Jacoby was called for the kickboxing tournament on a Wednesday in February, as he was training for an MMA fight with Andrew Sanchez. He drove seven hours from where he lives in central Illinois to Tulsa on Thursday. He weighed in at 95kg (207 pounds) on Friday. Then he clubbed three guys in succession on Saturday, finishing with a knockout of Brian Collette in the finals. Like Ristie, he had materialized before our eyes through the momentum of a single night.
“I looked at it as an opportunity to go out and get paid to spar some guys,” he says. “And I looked at it as good preparation for my fight coming up. So I went there, and I knew there’d be some legit competition with them having a grand prize like that — $20,000 – so it was great. And that’s how my kickboxing career kind of boomed.”
Now Jacoby is fighting on the Glory 13 card in Toyko against the “alpha male of Japanese fighters” Uehara, while the welterweights carry out a four-man mini tournament. The headlining bout that night will be between kickboxing legend Peter Aerts and 24-year old Rico Verhoeven, which is a collision of kickboxing’s past and future — a future that now has airtime on Spike TV in North America. For fans of the sacred violence in stand-up fights, with more possibility than boxing yet no threat of takedowns, this is the game in town.

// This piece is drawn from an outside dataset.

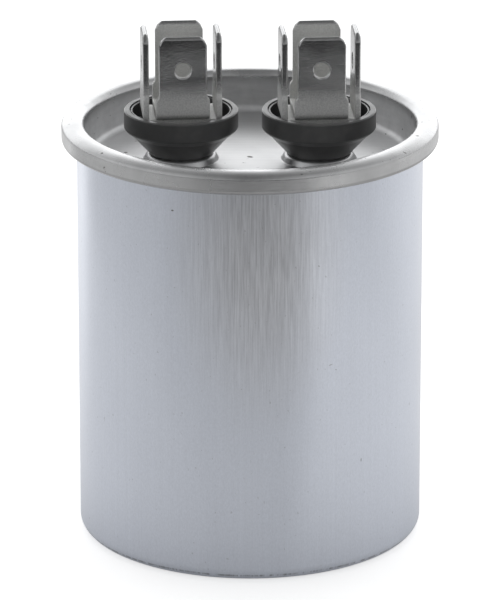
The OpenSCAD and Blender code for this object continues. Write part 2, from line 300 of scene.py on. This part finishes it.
def tin_plate():
    """The lid: straight rolling lines on the panel, lines that run round on wall and rim."""
    shaded, lit = (0.62, 0.62, 0.623), (0.79, 0.79, 0.793)
    rim_grey = (0.38, 0.38, 0.38)
    # dark grey for specks of grime, and for the painted shade in the fold
    grime_and_shade = (0.1, 0.095, 0.09)
    panel_rough, wall_rough, rim_rough = 0.37, 0.46, 0.27
    # radii
    panel_edge, wall_foot = 20.2 * MM, 21.2 * MM
    wall_top, crest_start = 22.0 * MM, 22.6 * MM
    curl_inner, curl_outer = 24.0 * MM, 24.5 * MM
    # heights
    rim_low, rim_high = 54.8 * MM, 55.8 * MM
    curl_foot, curl_top, curl_fade = 54.15 * MM, 54.35 * MM, 0.2 * MM
    f = Finish("tin_plate", (0.52, 0.52, 0.515), 1.0, 0.3, Specular_Tint=(0.8, 0.8, 0.8, 1))
    x, y, z = f.split(f.place)
    radius = f.radius(x, y)

    # outside covers all but the panel and its bosses, rim only the rolled rim
    outside = f.ramp(radius, panel_edge, wall_foot)
    rim = f.either(f.ramp(z, rim_low, rim_high), f.ramp(radius, wall_top, crest_start))

    rings = f.noise(f.around(6, 1500, 1500), 4, 0.6)
    rolled = f.noise(f.stretched(60, 2400, 0), 3, 0.6)
    lines = f.mix(outside, rolled, rings)
    patches = f.noise(f.stretched(90, 90, 90), 4, 0.6)
    mottle = f.noise(f.stretched(420, 420, 260), 3, 0.65)
    share = f.total(f.vary(lines, 0.3, 0.7), f.ramp(patches, 0.35, 0.7, 0.2, -0.2))
    blotches = f.product(outside, f.vary(mottle, -0.3, 0.3))
    clean = f.blend(f.math("ADD", share, blotches, clamp=True), shaded, lit)
    clean = f.blend(f.product(rim, 0.45), clean, rim_grey)

    specks = f.either(
        f.ramp(f.noise(f.place, 2, 0.5, scale=1300), 0.72, 0.76),
        f.mark((0.0, 0.55, 51.2), (0.55, 0.36, 3), (0, 0, -40)),
        f.mark((-16.5, 2.5, 51.2), (0.3, 0.3, 3), (0, 0, -30)),
    )
    # painted shade: a dark line in the fold at the rim's lower edge
    painted_fold_shade = f.product(
        f.band(z, curl_foot, curl_top, curl_fade), f.ramp(radius, curl_inner, curl_outer)
    )
    # the specks are grime; the dark line in the fold is painted shade
    f.colour(f.blend(f.either(specks, f.product(painted_fold_shade, 0.4)), clean, grime_and_shade))
    rough = f.mix(rim, f.mix(outside, panel_rough, wall_rough), rim_rough)
    f.roughness(f.total(rough, f.vary(patches, -0.04, 0.05)))
    f.relief(f.total(lines, f.product(outside, mottle)), 0.012, 0.6)
    return f.material


def black_phenolic():
    """The cups: black moulding with faint greyer wear."""
    fresh, worn = (0.062, 0.062, 0.062), (0.098, 0.097, 0.096)
    f = Finish("black_phenolic", (0.05, 0.05, 0.05), 0.0, 0.3, Specular_IOR_Level=0.5)
    grain = f.noise(f.place, 3, 0.6, scale=1800)
    wear = f.noise(f.place, 4, 0.6, scale=260)
    f.colour(f.blend(f.ramp(wear, 0.4, 0.75), fresh, worn))
    f.roughness(f.vary(wear, 0.28, 0.42))
    f.relief(grain, 0.004, 0.5)
    return f.material


def blade_metal():
    """Tinned brass with a sandy grain; matt at the roots and between front and back blades,
    where a lighter colour is painted light, for light bounced between them; painted shade
    darkens the tips.
    """
    bright_dark, bright_light = (0.48, 0.48, 0.485), (0.68, 0.68, 0.675)
    matt_and_bounce_dark, matt_and_bounce_light = (0.66, 0.66, 0.645), (0.82, 0.82, 0.80)
    painted_tip_shade = (0.2, 0.2, 0.2)
    root_foot, root_top = 59.2 * MM, 63.4 * MM
    tip_foot, tip_full = 66.6 * MM, 67.8 * MM
    f = Finish("blade_metal", (0.55, 0.55, 0.55), 1.0, 0.2, Specular_Tint=(0.68, 0.68, 0.68, 1))
    x, y, z = f.split(f.place)

    # place across and along one terminal, turned with its blades
    x = f.math("SUBTRACT", x, f.product(f.math("SIGN", x), TERMINAL_X))
    cosine, sine = math.cos(TERMINAL_TURN), math.sin(TERMINAL_TURN)
    across = f.total(f.product(x, cosine), f.product(y, sine))
    along = f.math("SUBTRACT", f.product(y, cosine), f.product(x, sine))
    # the faces that look inwards, up to just inside the blades' edges and tips; their lighter
    # matt colour is painted light, for light bounced between the blades
    between = f.product(
        f.ramp(f.math("ABSOLUTE", along), 4.0 * MM, 3.9 * MM),
        f.ramp(f.math("ABSOLUTE", across), 3.5 * MM, 3.35 * MM),
        f.ramp(z, 68.6 * MM, 68.5 * MM),
    )
    root = f.ramp(z, root_top, root_foot, kind="SMOOTHSTEP")
    # painted shade: the blades darken towards their tips, but not on the faces that look
    # inwards
    tip_shade = f.product(f.ramp(z, tip_foot, tip_full, 0.0, 0.4), f.math("SUBTRACT", 1.0, between))
    matt = f.either(f.product(root, 0.6), f.product(between, 0.9))

    grain = f.noise(f.place, 2, 0.7, scale=5200)
    cloud = f.noise(f.place, 4, 0.6, scale=300)
    bright = f.blend(f.ramp(grain, 0.35, 0.65), bright_dark, bright_light)
    # the matt colour: a finish at the roots, and on the faces that look inwards also painted
    # light, for light bounced between the blades
    matt_and_bounce_lit = f.blend(f.vary(grain), matt_and_bounce_dark, matt_and_bounce_light)
    f.colour(f.blend(tip_shade, f.blend(matt, bright, matt_and_bounce_lit), painted_tip_shade))
    f.metallic(f.ramp(matt, 0.0, 1.0, 1.0, 0.0))
    f.roughness(f.total(f.vary(cloud, 0.11, 0.16), f.product(matt, 0.7)))
    f.relief(grain, 0.011, 0.8)
    return f.material


def plain_finish(
    name, colour, metallic, roughness, grain_scale=900, spread=0.12, depth_mm=0.004
):
    """For the pieces inside the can: one colour that varies a little, with a fine grain."""
    f = Finish(name, colour, metallic, roughness)
    grain = f.noise(f.place, 4, 0.6, scale=grain_scale)
    dark = tuple(c * (1 - spread) for c in colour)
    light = tuple(min(1, c * (1 + spread)) for c in colour)
    f.colour(f.blend(f.vary(grain), dark, light))
    f.roughness(f.vary(grain, roughness - 0.06, roughness + 0.06))
    f.relief(grain, depth_mm, 0.5)
    return f.material


def dress(material, *names):
    """Gives CAD nodes a finish in every material slot."""
    for name in names:
        for slot in nodes[name].material_slots:
            slot.material = material


blade_finish = blade_metal()
BLADE_PAIRS = [
    side + pair for side in ("left_", "right_") for pair in ("wide_blades", "narrow_blades")
]
dress(drawn_aluminium(), "can")
dress(tin_plate(), "lid")
dress(black_phenolic(), "left_cup", "right_cup")
dress(blade_finish, *BLADE_PAIRS)

# finish: colour, metallic, roughness, and the nodes that have it
INNER_FINISHES = {
    "rivet_steel": ((0.5, 0.49, 0.47), 1.0, 0.3, "left_rivet", "right_rivet"),
    "lining_compound": ((0.3, 0.28, 0.24), 0.0, 0.7, "seam_compound"),
    "seal_rubber": ((0.03, 0.03, 0.03), 0.0, 0.6, "left_seal", "right_seal"),
    "nylon": ((0.72, 0.67, 0.56), 0.0, 0.4, "left_bushing", "right_bushing"),
    "washer_steel": ((0.6, 0.58, 0.55), 1.0, 0.32, "left_washer", "right_washer"),
    "interrupter_plastic": ((0.75, 0.71, 0.62), 0.0, 0.45, "interrupter"),
    "tinned_copper": ((0.66, 0.5, 0.38), 1.0, 0.3, "top_lead", "bottom_lead"),
    "metallised_film": ((0.7, 0.61, 0.42), 0.3, 0.3, "winding"),
    "core_board": ((0.62, 0.57, 0.48), 0.0, 0.7, "winding_core"),
    "insulating_paper": ((0.78, 0.74, 0.64), 0.0, 0.75, "insulating_sleeve"),
    "spacer_board": ((0.76, 0.72, 0.62), 0.0, 0.75, "top_spacer", "bottom_spacer"),
    "tray_plastic": ((0.7, 0.67, 0.6), 0.0, 0.45, "bottom_tray"),
}
for finish, (colour, metallic, roughness, *names) in INNER_FINISHES.items():
    dress(plain_finish(finish, colour, metallic, roughness), *names)
sprayed_zinc = plain_finish(
    "sprayed_zinc", (0.5, 0.5, 0.49), 1.0, 0.6, grain_scale=1600, spread=0.3, depth_mm=0.03
)
dress(sprayed_zinc, "upper_spray", "lower_spray")


# ---------------------------------------------------------------- blades

BLADE_ROUNDING = 0.2 * MM
SAME_POINT = 0.002 * MM            # corners closer than this are one
FLAT_ANGLE = math.radians(0.5)     # faces that meet at less than this are one
CUT_ANGLE = math.radians(38)       # edges sharper than this are rounded
SMOOTH_ANGLE = math.radians(35)


def only(piece):
    """Makes one object the selected and active one."""
    bpy.ops.object.select_all(action="DESELECT")
    piece.select_set(True)
    bpy.context.view_layer.objects.active = piece


def rounded_blades(node):
    """A copy of a pair of blades whose cut edges are rounded, which stands for that pair."""
    piece = nodes[node].copy()
    piece.data = nodes[node].data.copy()
    piece.name = piece.data.name = node + "_edged"
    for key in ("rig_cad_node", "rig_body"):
        del piece[key]
    piece.parent = None
    bpy.context.collection.objects.link(piece)
    only(piece)

    bpy.ops.object.mode_set(mode="EDIT")
    bpy.ops.mesh.select_all(action="SELECT")
    bpy.ops.mesh.remove_doubles(threshold=SAME_POINT)
    bpy.ops.mesh.dissolve_limited(angle_limit=FLAT_ANGLE)
    bpy.ops.object.mode_set(mode="OBJECT")

    rounding = piece.modifiers.new("rounding", "BEVEL")
    rounding.width = BLADE_ROUNDING
    rounding.segments = 3
    rounding.use_clamp_overlap = False
    rounding.limit_method = "ANGLE"
    rounding.angle_limit = CUT_ANGLE
    bpy.ops.object.modifier_apply(modifier="rounding")
    bpy.ops.object.shade_smooth_by_angle(angle=SMOOTH_ANGLE)
    flats = piece.modifiers.new("flats", "WEIGHTED_NORMAL")
    flats.weight = 100
    flats.keep_sharp = True
    bpy.ops.object.modifier_apply(modifier="flats")

    piece.data.materials.clear()
    piece.data.materials.append(blade_finish)
    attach(piece, "root")
    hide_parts(node)


for pair in BLADE_PAIRS:
    rounded_blades(pair)
bpy.ops.object.select_all(action="DESELECT")


# ---------------------------------------------------------------- floor, light and camera

FLOOR_FRONT, FLOOR_BACK, FLOOR_SIDE = -0.19, 0.6, 0.6
FLOOR_SHINE = 0.62                 # how much the floor glows for the camera alone
CEILING_LIGHT, SIDE_LIGHT, BACK_LIGHT, FRONT_LIGHT = 0.16, 0.62, 2.3, 0.2
BACK_LIGHT_HIGH = 0.45 * BACK_LIGHT
WALL_TINT = (0.98, 0.99, 1.0, 1)
EYE = (0, -0.69336, 0.26914)
EYE_DOWN = 18.93                   # degrees below level
LENS_MM, FILM_MM = 329.46, 36


def table_top():
    """A pale table top that the camera sees as white; its own shade carries the shadow.

    For glossy rays alone it also glows, in a slanted strip and in a lighter stretch at the
    back: painted light that metal shows as highlights.
    """
    bpy.ops.mesh.primitive_plane_add(size=1.0, location=(0, 0, 0))
    top = bpy.context.object
    top.name = "table_top"
    bpy.ops.object.mode_set(mode="EDIT")
    bpy.ops.transform.resize(value=(2 * FLOOR_SIDE, FLOOR_BACK - FLOOR_FRONT, 1))
    bpy.ops.transform.translate(value=(0, (FLOOR_BACK + FLOOR_FRONT) / 2, 0))
    bpy.ops.object.mode_set(mode="OBJECT")

    f = Finish("pale_table", (0.7, 0.7, 0.7), 0.0, 0.9, Specular_IOR_Level=0.0)
    seen = f.node("ShaderNodeLightPath")
    x, y, _ = f.split(f.place)
    # painted light: for glossy rays alone the top glows at the back and in a slanted strip,
    # which the metal shows as highlights
    behind = f.product(f.ramp(y, -0.1, 0.14, 0.0, 0.35), f.ramp(x, -0.18, -0.11))
    slant = f.total(x, f.product(y, 0.93))
    painted_glow_strip = f.chain(
        "MINIMUM",
        f.ramp(slant, -0.030, -0.014, 0.0, 0.24),
        f.ramp(slant, 0.05, 0.0, 0.10, 0.24),
        f.ramp(slant, 0.11, 0.05, 0.0, 0.2),
    )
    reach = f.ramp(f.length(f.place), 0.035, 0.16, 0.15, 1.75)
    mirrored = f.product(seen.outputs["Is Glossy Ray"], f.total(behind, f.product(painted_glow_strip, reach)))
    direct = f.product(seen.outputs["Is Camera Ray"], FLOOR_SHINE)
    lift = f.node("ShaderNodeEmission")
    lift.inputs["Color"].default_value = WHITE
    f.feed(lift.inputs["Strength"], f.either(direct, mirrored))
    both = f.node("ShaderNodeAddShader")
    f.feed(both.inputs[0], f.shader.outputs[0])
    f.feed(both.inputs[1], lift.outputs[0])
    f.feed(f.tree.nodes["Material Output"].inputs["Surface"], both.outputs[0])
    top.data.materials.append(f.material)


def room():
    """A room with a bright wall behind, paler sides and a dim ceiling; white to the camera."""
    world = bpy.data.worlds.new("studio_room")
    bpy.context.scene.world = world
    world.use_nodes = True
    w = Wiring(world.node_tree)
    x, y, z = w.split(w.node("ShaderNodeTexCoord").outputs["Generated"])
    sides = w.product(w.math("ABSOLUTE", x), SIDE_LIGHT)
    back = w.product(
        w.math("POWER", w.ramp(y, 0.25, 1.0), 2.0),
        w.ramp(z, 0.42, 0.68, BACK_LIGHT, BACK_LIGHT_HIGH),
    )
    front = w.product(w.ramp(y, -0.5, -1.0), w.ramp(z, 0.5, 0.0, 0.0, FRONT_LIGHT))
    light = w.total(w.total(sides, back), w.total(front, CEILING_LIGHT))
    below = w.ramp(z, -0.06, -0.02, 0.15, 1.0)

    walls = w.tree.nodes["Background"]
    walls.inputs["Color"].default_value = WALL_TINT
    w.feed(walls.inputs["Strength"], w.product(light, below))
    white = w.node("ShaderNodeBackground")
    white.inputs["Color"].default_value = WHITE
    choose = w.node("ShaderNodeMixShader")
    w.feed(choose.inputs["Fac"], w.node("ShaderNodeLightPath").outputs["Is Camera Ray"])
    w.feed(choose.inputs[1], walls.outputs[0])
    w.feed(choose.inputs[2], white.outputs[0])
    w.feed(w.tree.nodes["World Output"].inputs["Surface"], choose.outputs[0])


def soft_box(name, place, size, power):
    """A large diffuser aimed at the part; metal shows the room instead of it."""
    data = bpy.data.lights.new(name, "AREA")
    data.shape = "RECTANGLE"
    data.size, data.size_y = size
    data.energy = power
    lamp = bpy.data.objects.new(name, data)
    lamp.location = place
    lamp.rotation_euler = (-Vector(place)).to_track_quat("-Z", "Y").to_euler()
    lamp.visible_glossy = False
    bpy.context.collection.objects.link(lamp)


def camera():
    data = bpy.data.cameras.new("camera")
    data.lens = LENS_MM
    data.sensor_width = FILM_MM
    eye = bpy.data.objects.new("camera", data)
    eye.location = EYE
    eye.rotation_euler = (math.radians(90 - EYE_DOWN), 0, 0)
    bpy.context.collection.objects.link(eye)
    bpy.context.scene.camera = eye


table_top()
room()
soft_box("overhead", place=(0, 0.2, 0.7), size=(0.7, 0.5), power=2.1)
camera()
bpy.context.scene.view_settings.view_transform = "Standard"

Not that Jacoby is done with MMA. He remains an active MMA fighter (9-3 overall), and says that, at just 25 years old, he has things to prove in that broader spectrum. He fought in two UFC events, the last occurring in 2012 against Chris Camozzi, which he lost via a third round guillotine choke. Those two are now friends, having both appeared on the UFC 137 card together (where Camozzi fought Francis Carmont, and Jacoby faced Clifford Starks) where they connected during fight week. Not long after UFC 137, they were booked to fight one another. Now they are training partners, and Camozzi — whose own preferences are to stand-and-bang — is cheering on not only Jacoby, but Glory’s emergence.
“I love Glory. I love kickboxing, I love muay Thai,” Camozzi says. “Muay Thai is probably my passion for martial arts. I enjoy jiu-jitsu and I’ve done it a long time, but there’s something about striking that has caught my eye a little more. I was happy when Glory signed a TV deal with Spike, because I was always sitting online trying to watch it. I’m really excited.”
And unlike the welterweights who will fight for the privilege of fighting again on the same night — a “barbaric” concept that has treated spectators well over the years, forging bonds between fighter and fan — Jacoby just has one guy in front of him. That’s Uehara, whom he knows will meet him toe-to-toe with no distraction of anything else.
“He’s a bigger guy, he’s not your typical Japanese fighter, who are generally smaller,” Jacoby says. “He’s a bigger guy, he’s really tough and he swings hard. He has nine or ten knockouts, a pretty good record and he’s ranked No. 14 overall. So I have a stiff challenge on my hands, but I’m very confident in the training that I’ve done. I’m confident in the skills that I possess, and I’m going in there and I’m going to be the more dominant fighter.”